Short exercise:
Only the lines from the one containing "tube, STEEL, locker)" through the one containing "for member in" are to be copied, exactly and with both ends kept.

:: Data segment

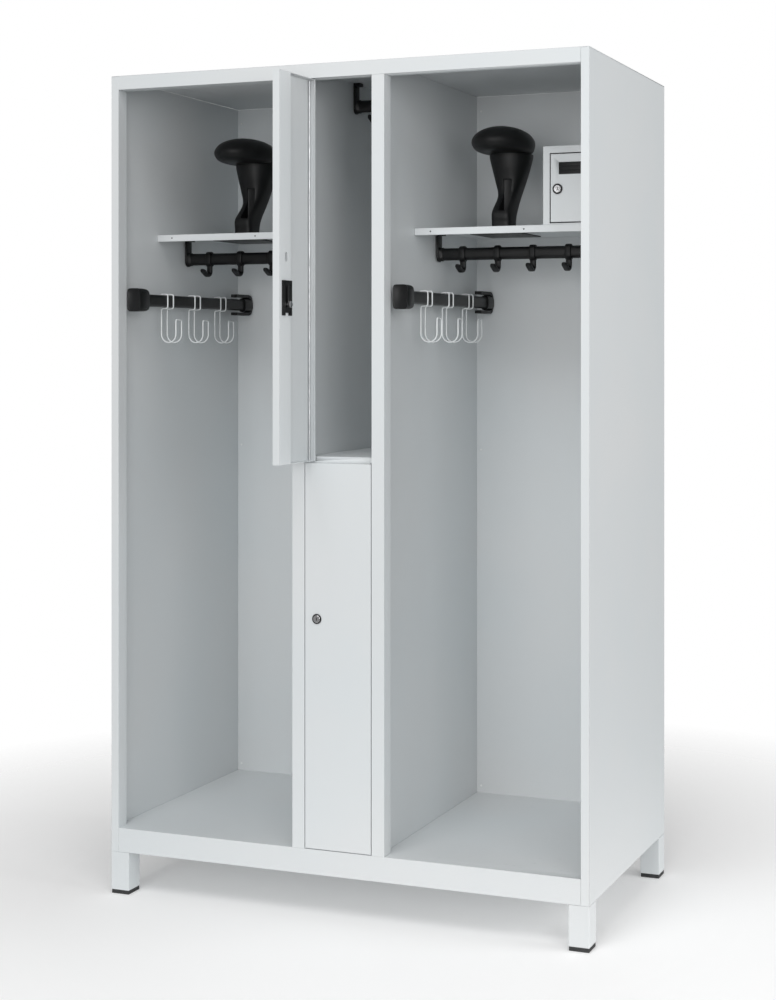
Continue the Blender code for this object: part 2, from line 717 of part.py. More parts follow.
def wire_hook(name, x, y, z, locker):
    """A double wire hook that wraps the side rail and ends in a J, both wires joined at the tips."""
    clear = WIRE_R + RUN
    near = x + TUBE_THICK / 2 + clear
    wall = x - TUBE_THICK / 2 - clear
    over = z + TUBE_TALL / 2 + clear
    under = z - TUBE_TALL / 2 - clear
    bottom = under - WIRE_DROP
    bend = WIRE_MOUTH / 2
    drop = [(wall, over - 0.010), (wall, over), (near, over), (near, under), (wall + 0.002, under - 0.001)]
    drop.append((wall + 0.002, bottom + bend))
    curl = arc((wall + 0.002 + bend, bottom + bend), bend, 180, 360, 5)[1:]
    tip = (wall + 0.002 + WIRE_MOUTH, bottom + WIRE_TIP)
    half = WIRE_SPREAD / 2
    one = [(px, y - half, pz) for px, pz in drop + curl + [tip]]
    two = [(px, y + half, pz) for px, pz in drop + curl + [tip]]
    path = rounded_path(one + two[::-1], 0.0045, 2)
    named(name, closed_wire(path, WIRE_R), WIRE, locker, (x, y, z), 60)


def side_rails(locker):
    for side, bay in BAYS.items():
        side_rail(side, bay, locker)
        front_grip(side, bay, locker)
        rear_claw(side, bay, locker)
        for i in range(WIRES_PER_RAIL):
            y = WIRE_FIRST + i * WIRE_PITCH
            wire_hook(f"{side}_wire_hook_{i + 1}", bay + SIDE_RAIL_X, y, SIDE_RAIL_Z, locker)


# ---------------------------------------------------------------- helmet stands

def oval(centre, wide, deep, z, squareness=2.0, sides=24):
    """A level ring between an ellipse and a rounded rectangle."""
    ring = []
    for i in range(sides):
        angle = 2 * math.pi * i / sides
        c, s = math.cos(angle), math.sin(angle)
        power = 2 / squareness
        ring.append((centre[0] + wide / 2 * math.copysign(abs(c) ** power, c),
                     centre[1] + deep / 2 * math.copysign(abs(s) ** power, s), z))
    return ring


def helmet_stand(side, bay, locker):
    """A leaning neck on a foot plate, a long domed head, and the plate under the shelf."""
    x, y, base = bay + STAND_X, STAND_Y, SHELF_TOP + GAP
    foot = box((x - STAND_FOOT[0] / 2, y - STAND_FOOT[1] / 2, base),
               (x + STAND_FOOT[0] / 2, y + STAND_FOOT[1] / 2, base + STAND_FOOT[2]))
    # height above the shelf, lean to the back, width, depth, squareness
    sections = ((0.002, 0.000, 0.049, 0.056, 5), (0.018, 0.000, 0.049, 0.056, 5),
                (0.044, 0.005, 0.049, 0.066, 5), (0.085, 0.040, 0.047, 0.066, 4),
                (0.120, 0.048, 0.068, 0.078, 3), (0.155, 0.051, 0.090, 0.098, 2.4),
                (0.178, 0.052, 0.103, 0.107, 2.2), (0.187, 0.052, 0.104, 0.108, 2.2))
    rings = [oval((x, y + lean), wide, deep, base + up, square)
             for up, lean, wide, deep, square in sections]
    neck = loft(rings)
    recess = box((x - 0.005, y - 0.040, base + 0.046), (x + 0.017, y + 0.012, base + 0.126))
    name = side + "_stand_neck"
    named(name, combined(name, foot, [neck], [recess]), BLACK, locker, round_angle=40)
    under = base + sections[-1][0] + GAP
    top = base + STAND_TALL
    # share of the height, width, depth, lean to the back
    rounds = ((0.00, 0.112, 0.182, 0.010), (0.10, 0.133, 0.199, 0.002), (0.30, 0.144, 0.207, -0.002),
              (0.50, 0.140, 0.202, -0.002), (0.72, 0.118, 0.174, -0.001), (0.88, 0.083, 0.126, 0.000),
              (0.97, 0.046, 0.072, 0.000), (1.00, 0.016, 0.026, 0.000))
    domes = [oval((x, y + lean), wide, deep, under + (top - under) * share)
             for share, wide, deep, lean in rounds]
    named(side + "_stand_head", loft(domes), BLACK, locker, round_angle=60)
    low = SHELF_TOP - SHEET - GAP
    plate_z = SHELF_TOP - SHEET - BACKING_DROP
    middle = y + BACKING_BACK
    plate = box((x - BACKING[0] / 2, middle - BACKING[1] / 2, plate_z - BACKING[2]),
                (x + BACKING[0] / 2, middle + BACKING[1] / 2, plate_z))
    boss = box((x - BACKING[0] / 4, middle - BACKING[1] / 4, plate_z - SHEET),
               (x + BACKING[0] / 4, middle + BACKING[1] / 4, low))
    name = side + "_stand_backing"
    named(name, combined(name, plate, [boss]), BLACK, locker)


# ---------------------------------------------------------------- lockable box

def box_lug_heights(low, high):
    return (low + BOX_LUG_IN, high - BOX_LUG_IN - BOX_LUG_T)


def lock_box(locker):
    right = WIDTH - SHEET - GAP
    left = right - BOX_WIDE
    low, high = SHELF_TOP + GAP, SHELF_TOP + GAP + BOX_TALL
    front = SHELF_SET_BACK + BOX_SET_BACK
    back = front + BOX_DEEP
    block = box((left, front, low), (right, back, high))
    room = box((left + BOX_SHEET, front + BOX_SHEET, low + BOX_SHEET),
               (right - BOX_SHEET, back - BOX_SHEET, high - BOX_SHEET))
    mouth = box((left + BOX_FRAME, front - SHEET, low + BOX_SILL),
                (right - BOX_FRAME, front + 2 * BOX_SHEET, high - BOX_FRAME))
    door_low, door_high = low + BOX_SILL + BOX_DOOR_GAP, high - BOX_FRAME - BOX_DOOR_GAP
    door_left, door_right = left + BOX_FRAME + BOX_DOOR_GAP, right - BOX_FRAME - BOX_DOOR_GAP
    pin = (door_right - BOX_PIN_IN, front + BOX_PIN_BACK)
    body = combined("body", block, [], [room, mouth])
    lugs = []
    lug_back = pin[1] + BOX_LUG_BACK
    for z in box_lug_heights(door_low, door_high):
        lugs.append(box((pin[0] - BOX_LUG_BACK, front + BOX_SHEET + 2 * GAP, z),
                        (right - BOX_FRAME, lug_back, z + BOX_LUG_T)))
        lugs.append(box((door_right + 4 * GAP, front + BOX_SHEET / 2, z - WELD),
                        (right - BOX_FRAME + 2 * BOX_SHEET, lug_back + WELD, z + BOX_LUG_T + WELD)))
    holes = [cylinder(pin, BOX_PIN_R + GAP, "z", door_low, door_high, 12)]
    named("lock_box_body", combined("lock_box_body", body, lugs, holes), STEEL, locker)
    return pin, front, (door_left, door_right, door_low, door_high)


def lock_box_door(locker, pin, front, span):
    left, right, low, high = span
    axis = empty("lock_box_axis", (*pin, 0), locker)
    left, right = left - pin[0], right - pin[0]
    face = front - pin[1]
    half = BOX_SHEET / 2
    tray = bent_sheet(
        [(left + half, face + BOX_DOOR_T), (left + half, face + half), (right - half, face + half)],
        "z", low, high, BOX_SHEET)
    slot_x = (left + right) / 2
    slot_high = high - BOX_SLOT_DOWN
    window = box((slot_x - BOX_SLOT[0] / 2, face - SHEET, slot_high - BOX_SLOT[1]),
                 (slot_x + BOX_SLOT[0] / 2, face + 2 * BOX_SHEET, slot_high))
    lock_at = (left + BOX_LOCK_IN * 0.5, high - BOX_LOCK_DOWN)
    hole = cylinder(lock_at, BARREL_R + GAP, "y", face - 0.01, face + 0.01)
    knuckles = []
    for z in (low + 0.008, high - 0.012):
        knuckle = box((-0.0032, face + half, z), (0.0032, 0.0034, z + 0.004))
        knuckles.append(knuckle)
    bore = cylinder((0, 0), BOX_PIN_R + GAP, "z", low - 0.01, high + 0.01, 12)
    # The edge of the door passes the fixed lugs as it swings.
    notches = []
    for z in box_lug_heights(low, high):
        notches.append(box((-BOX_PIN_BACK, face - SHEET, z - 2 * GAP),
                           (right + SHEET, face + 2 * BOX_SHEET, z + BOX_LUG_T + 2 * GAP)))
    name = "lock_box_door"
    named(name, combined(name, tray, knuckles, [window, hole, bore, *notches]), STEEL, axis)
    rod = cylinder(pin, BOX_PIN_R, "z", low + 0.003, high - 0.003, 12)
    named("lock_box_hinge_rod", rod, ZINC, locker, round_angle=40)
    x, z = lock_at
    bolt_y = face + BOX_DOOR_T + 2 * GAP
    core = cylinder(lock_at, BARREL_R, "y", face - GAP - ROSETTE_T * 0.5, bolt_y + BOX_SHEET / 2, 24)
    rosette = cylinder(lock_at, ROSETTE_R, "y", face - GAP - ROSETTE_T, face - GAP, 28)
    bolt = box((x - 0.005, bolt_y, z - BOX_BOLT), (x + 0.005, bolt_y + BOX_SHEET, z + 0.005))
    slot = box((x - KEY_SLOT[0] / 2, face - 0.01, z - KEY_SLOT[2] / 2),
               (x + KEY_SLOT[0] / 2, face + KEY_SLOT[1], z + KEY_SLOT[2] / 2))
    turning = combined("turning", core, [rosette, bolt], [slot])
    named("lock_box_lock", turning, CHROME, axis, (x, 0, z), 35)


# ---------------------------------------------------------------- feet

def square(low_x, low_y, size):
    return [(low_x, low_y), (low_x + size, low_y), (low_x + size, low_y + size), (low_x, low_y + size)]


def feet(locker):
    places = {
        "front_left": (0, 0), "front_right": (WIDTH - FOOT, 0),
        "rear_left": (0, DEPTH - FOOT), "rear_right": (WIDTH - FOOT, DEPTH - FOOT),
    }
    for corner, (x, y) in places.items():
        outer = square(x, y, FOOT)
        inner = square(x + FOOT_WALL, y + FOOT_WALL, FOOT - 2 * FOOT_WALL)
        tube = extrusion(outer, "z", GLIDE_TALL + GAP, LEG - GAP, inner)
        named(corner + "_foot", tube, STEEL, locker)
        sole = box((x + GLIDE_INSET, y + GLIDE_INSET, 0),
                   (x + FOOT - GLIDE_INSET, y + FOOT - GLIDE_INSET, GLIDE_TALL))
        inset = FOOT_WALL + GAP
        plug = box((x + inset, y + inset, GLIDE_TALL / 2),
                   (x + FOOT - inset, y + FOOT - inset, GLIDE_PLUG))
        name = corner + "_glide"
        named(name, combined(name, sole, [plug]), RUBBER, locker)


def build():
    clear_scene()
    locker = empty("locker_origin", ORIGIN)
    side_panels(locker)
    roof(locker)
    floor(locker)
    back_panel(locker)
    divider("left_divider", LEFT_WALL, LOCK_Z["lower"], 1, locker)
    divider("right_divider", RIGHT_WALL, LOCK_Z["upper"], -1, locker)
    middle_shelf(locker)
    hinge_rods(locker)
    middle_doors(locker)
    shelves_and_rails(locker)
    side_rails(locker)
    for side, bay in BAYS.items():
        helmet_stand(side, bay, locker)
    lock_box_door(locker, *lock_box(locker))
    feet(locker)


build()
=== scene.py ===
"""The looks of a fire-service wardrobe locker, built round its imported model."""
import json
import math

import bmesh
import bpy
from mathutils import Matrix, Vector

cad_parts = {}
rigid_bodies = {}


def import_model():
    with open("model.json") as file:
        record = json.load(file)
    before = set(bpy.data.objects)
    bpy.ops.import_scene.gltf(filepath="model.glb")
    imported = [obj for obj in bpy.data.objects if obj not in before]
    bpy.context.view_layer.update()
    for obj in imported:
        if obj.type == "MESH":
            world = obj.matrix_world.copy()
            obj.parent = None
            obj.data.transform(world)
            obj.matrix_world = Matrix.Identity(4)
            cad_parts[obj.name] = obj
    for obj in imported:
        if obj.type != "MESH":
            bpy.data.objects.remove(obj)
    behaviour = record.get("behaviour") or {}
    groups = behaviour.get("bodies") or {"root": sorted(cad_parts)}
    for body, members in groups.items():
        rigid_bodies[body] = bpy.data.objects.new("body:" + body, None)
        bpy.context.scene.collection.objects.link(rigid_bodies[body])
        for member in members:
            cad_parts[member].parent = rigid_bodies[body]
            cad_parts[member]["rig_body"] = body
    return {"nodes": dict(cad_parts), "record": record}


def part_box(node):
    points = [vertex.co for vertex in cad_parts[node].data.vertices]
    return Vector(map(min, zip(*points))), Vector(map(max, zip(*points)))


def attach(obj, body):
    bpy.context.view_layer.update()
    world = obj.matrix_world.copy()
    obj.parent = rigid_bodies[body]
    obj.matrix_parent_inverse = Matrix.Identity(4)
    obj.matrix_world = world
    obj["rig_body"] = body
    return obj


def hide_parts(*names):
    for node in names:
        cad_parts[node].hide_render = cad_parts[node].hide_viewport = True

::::

Written answer:
        named(corner + "_foot", tube, STEEL, locker)
        sole = box((x + GLIDE_INSET, y + GLIDE_INSET, 0),
                   (x + FOOT - GLIDE_INSET, y + FOOT - GLIDE_INSET, GLIDE_TALL))
        inset = FOOT_WALL + GAP
        plug = box((x + inset, y + inset, GLIDE_TALL / 2),
                   (x + FOOT - inset, y + FOOT - inset, GLIDE_PLUG))
        name = corner + "_glide"
        named(name, combined(name, sole, [plug]), RUBBER, locker)


def build():
    clear_scene()
    locker = empty("locker_origin", ORIGIN)
    side_panels(locker)
    roof(locker)
    floor(locker)
    back_panel(locker)
    divider("left_divider", LEFT_WALL, LOCK_Z["lower"], 1, locker)
    divider("right_divider", RIGHT_WALL, LOCK_Z["upper"], -1, locker)
    middle_shelf(locker)
    hinge_rods(locker)
    middle_doors(locker)
    shelves_and_rails(locker)
    side_rails(locker)
    for side, bay in BAYS.items():
        helmet_stand(side, bay, locker)
    lock_box_door(locker, *lock_box(locker))
    feet(locker)


build()
=== scene.py ===
"""The looks of a fire-service wardrobe locker, built round its imported model."""
import json
import math

import bmesh
import bpy
from mathutils import Matrix, Vector

cad_parts = {}
rigid_bodies = {}


def import_model():
    with open("model.json") as file:
        record = json.load(file)
    before = set(bpy.data.objects)
    bpy.ops.import_scene.gltf(filepath="model.glb")
    imported = [obj for obj in bpy.data.objects if obj not in before]
    bpy.context.view_layer.update()
    for obj in imported:
        if obj.type == "MESH":
            world = obj.matrix_world.copy()
            obj.parent = None
            obj.data.transform(world)
            obj.matrix_world = Matrix.Identity(4)
            cad_parts[obj.name] = obj
    for obj in imported:
        if obj.type != "MESH":
            bpy.data.objects.remove(obj)
    behaviour = record.get("behaviour") or {}
    groups = behaviour.get("bodies") or {"root": sorted(cad_parts)}
    for body, members in groups.items():
        rigid_bodies[body] = bpy.data.objects.new("body:" + body, None)
        bpy.context.scene.collection.objects.link(rigid_bodies[body])
        for member in members:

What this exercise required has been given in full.